Given task –
Reply with nothing except the number of lines that contain the word "Identity".
— START Given data —
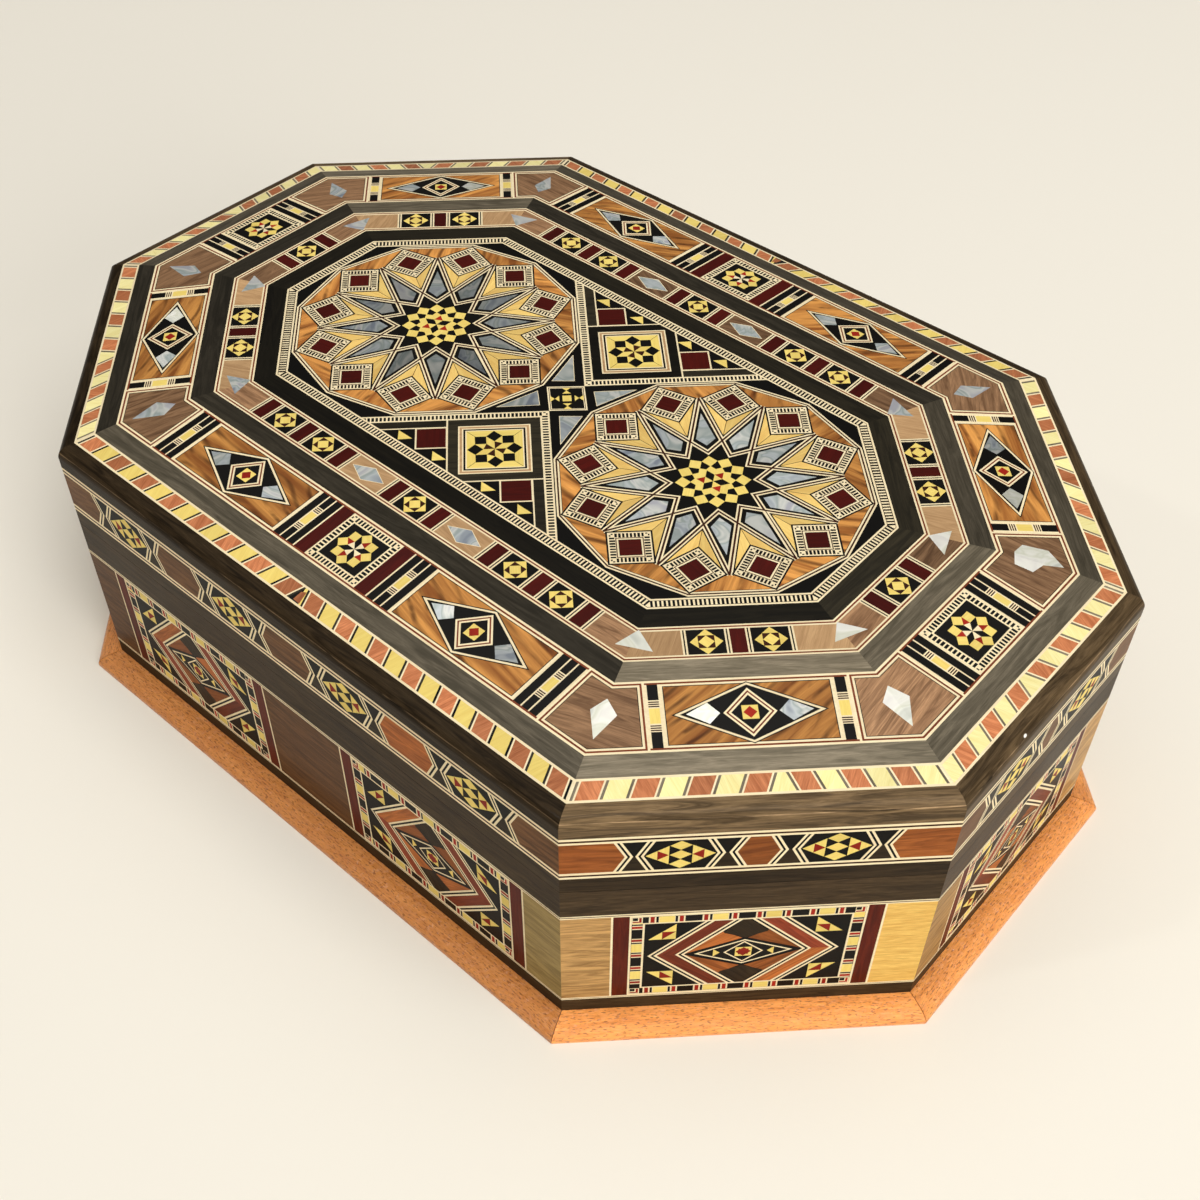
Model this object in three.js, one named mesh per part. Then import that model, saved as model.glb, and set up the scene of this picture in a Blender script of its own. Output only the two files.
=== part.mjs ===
import * as THREE from 'three';

// Octagonal jewellery box with a lift-off lid, in millimetres, +Z up.
// The origin is the middle of the underside.

// Outside of the walls: a rectangle with its four corners cut at 45 degrees
const wallLength = 238.8;
const wallWidth = 160.8;
const cornerCut = 48.6;
const wallThick = 8;

// Heights, from the floor up
const boxHeight = 44.2;
const lidSideHeight = 16;
const lidTopThick = 8.3;
const bottomThick = 5;

// Beech moulding round the foot of the walls
const mouldingOut = 5.6;
const mouldingHeight = 2.6;
const mouldingFoot = 0.6;
const mouldingStep = 0.7;

// Tongue on the inner edge of the box walls, which keeps the lid in place
const tongueHeight = 3;
const tongueThick = 3;
const tongueGap = 0.4;

// Lid top: flat in the middle, then two gentle slopes, then a rounded edge
const flatInset = 27;
const bevelInset = 12.1;
const flatDrop = 1.3;
const bevelDrop = 3.8;
const edgeRadius = 2.5;
const edgeSteps = 6;

const woods = {
  walnut: new THREE.MeshStandardMaterial({ color: 0x4a3f33, roughness: 0.35, metalness: 0 }),
  inlay: new THREE.MeshStandardMaterial({ color: 0x8a6a48, roughness: 0.35, metalness: 0 }),
  beech: new THREE.MeshStandardMaterial({ color: 0xc97a48, roughness: 0.35, metalness: 0 }),
  plain: new THREE.MeshStandardMaterial({ color: 0xb08a60, roughness: 0.7, metalness: 0 }),
};

// The sides go round anticlockwise seen from above, each from its own corner to the next one
const sides = ['front', 'front_right', 'right', 'back_right', 'back', 'back_left', 'left', 'front_left'];

// The eight corners of the wall's outline, moved outwards by out (inwards where it is negative)
function octagon(out) {
  const x = wallLength / 2 + out;
  const y = wallWidth / 2 + out;
  const cut = cornerCut + (2 - Math.SQRT2) * out;
  return [
    [-x + cut, -y], [x - cut, -y], [x, -y + cut], [x, y - cut],
    [x - cut, y], [-x + cut, y], [-x, y - cut], [-x, -y + cut],
  ];
}

// A closed solid from rings of points that all have the same number of points, with flat end faces
function solidFromRings(rings, cap) {
  const size = rings[0].length;
  const points = rings.flat();
  const faces = [];
  for (let r = 0; r + 1 < rings.length; r += 1) {
    for (let i = 0; i < size; i += 1) {
      const j = (i + 1) % size;
      const [a, b, c, d] = [r * size + i, r * size + j, (r + 1) * size + j, (r + 1) * size + i];
      faces.push(a, b, c, a, c, d);
    }
  }
  const last = (rings.length - 1) * size;
  for (const [a, b, c] of THREE.ShapeUtils.triangulateShape(cap.map(([u, v]) => new THREE.Vector2(u, v)), [])) {
    faces.push(a, c, b);
    faces.push(last + a, last + b, last + c);
  }
  const geometry = new THREE.BufferGeometry();
  geometry.setAttribute('position', new THREE.Float32BufferAttribute(points.flat(), 3));
  geometry.setIndex(faces);
  const flat = geometry.toNonIndexed();
  flat.computeVertexNormals();
  return flat;
}

// One mitred length along a side. The profile is a list of [out, height] points that goes round
// anticlockwise, with out to the right and height upwards.
function mitredLength(side, profile) {
  const ring = (corner) => profile.map(([out, height]) => {
    const [x, y] = octagon(out)[corner];
    return [x, y, height];
  });
  return solidFromRings([ring((side + 1) % sides.length), ring(side)], profile);
}

// An octagonal board built up from [out, height] levels, lowest first
function octagonalBoard(levels) {
  const rings = levels.map(([out, height]) => octagon(out).map(([x, y]) => [x, y, height]));
  return solidFromRings(rings, octagon(levels[0][0]));
}

function quarterArc(from, to, steps, place) {
  return Array.from({ length: steps + 1 }, (_, i) => place(from + ((to - from) * i) / steps));
}

const lidBase = boxHeight;
const lidTopBase = lidBase + lidSideHeight;
const lidTopHeight = lidTopBase + lidTopThick;

// Box wall: full thickness up to the seam, with the tongue above its inner edge
const wallProfile = [
  [0, 0],
  [0, boxHeight],
  [tongueThick - wallThick, boxHeight],
  [tongueThick - wallThick, boxHeight + tongueHeight],
  [-wallThick, boxHeight + tongueHeight],
  [-wallThick, 0],
];

// Lid side: rebated at the bottom of its inner face, over the tongue
const rebate = tongueThick - wallThick + tongueGap;
const lidSideProfile = [
  [0, lidBase],
  [0, lidTopBase],
  [-wallThick, lidTopBase],
  [-wallThick, lidBase + tongueHeight + tongueGap],
  [rebate, lidBase + tongueHeight + tongueGap],
  [rebate, lidBase],
];

// Moulding: a low square foot, then a quarter round up to a narrow flat against the wall
const mouldingProfile = [
  [0, 0],
  [mouldingOut, 0],
  ...quarterArc(0, Math.PI / 2, 8, (angle) => [
    mouldingStep + (mouldingOut - mouldingStep) * Math.cos(angle),
    mouldingFoot + (mouldingHeight - mouldingFoot) * Math.sin(angle),
  ]),
  [0, mouldingHeight],
];

// Lid top: the rounded edge touches the wall's line and the outer slope, which would meet bevelDrop
// below the top if the edge were sharp
const slope = Math.atan((bevelDrop - flatDrop) / bevelInset);
const edgeCentre = lidTopHeight - bevelDrop + edgeRadius * (Math.tan(slope) - 1 / Math.cos(slope));
const lidTopLevels = [
  [0, lidTopBase],
  ...quarterArc(0, Math.PI / 2 - slope, edgeSteps, (angle) => [
    edgeRadius * (Math.cos(angle) - 1),
    edgeCentre + edgeRadius * Math.sin(angle),
  ]),
  [-bevelInset, lidTopHeight - flatDrop],
  [-flatInset, lidTopHeight],
];

const group = new THREE.Group();
function add(name, geometry, material) {
  const mesh = new THREE.Mesh(geometry, material);
  mesh.name = name;
  group.add(mesh);
}

sides.forEach((name, side) => {
  add(`box_wall_${name}`, mitredLength(side, wallProfile), woods.inlay);
  add(`base_moulding_${name}`, mitredLength(side, mouldingProfile), woods.beech);
  add(`lid_side_${name}`, mitredLength(side, lidSideProfile), woods.inlay);
});
add('box_bottom', octagonalBoard([[-wallThick, 0], [-wallThick, bottomThick]]), woods.plain);
add('lid_top', octagonalBoard(lidTopLevels), woods.walnut);

export default group;
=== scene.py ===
"""An octagonal jewellery box with a lift-off lid, covered in marquetry with shell inlay."""
import math
import random

import bpy
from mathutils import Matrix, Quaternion, Vector
from mathutils.geometry import delaunay_2d_cdt


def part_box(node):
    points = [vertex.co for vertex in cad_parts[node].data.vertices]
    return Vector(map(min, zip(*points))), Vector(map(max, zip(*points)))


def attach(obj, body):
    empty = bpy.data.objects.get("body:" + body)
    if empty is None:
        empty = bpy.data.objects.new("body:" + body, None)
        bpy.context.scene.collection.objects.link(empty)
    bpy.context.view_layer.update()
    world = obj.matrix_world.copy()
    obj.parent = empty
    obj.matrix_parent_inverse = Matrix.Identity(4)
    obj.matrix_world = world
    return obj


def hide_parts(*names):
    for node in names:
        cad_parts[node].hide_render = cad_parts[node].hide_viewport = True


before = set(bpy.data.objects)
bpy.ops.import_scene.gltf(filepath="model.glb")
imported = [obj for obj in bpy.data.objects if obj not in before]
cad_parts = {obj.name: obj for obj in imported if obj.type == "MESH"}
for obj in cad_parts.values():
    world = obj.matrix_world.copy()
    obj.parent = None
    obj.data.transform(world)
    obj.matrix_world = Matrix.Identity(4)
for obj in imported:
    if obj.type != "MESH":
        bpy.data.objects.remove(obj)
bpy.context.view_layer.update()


# Bottom board
# One plain board between the walls, flush with their lower edges. It is left smooth and matt,
# as the inside of the box is.
MM = 0.001


def linear(red, green, blue):
    """A colour as the eye names it, 0 to 255, turned into the light it gives back."""
    shares = [value / 255 for value in (red, green, blue)]
    return [((share + 0.055) / 1.055) ** 2.4 if share > 0.04 else share / 12.92 for share in shares] + [1]


def wire(node, inputs):
    """Gives each input of a node a value, or a link from another node's output."""
    for socket, value in inputs.items():
        if isinstance(value, bpy.types.NodeSocket):
            node.id_data.links.new(value, node.inputs[socket])
        else:
            node.inputs[socket].default_value = value


def add_node(tree, kind, inputs, **settings):
    """Adds a node with its settings and inputs, and gives back its outputs."""
    node = tree.nodes.new(kind)
    for setting, value in settings.items():
        setattr(node, setting, value)
    wire(node, inputs)
    return node.outputs


def new_material(name):
    """A new material, its nodes, its shader, and the Grain map, which is in mm."""
    material = bpy.data.materials.new(name)
    material.use_nodes = True
    tree = material.node_tree
    grain = add_node(tree, "ShaderNodeUVMap", {}, uv_map="Grain")["UV"]
    return material, tree, tree.nodes["Principled BSDF"], grain


def toned(tree, colour, varied):
    """The colour, made lighter or darker by the tone of each piece."""
    tone = add_node(tree, "ShaderNodeAttribute", {}, attribute_name="Tone")["Fac"]
    lift = add_node(tree, "ShaderNodeMath", {0: tone, 1: varied, 2: 1}, operation="MULTIPLY_ADD")["Value"]
    return add_node(tree, "ShaderNodeHueSaturation", {"Value": lift, "Color": colour})["Color"]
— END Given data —
Answer to this exercise –
2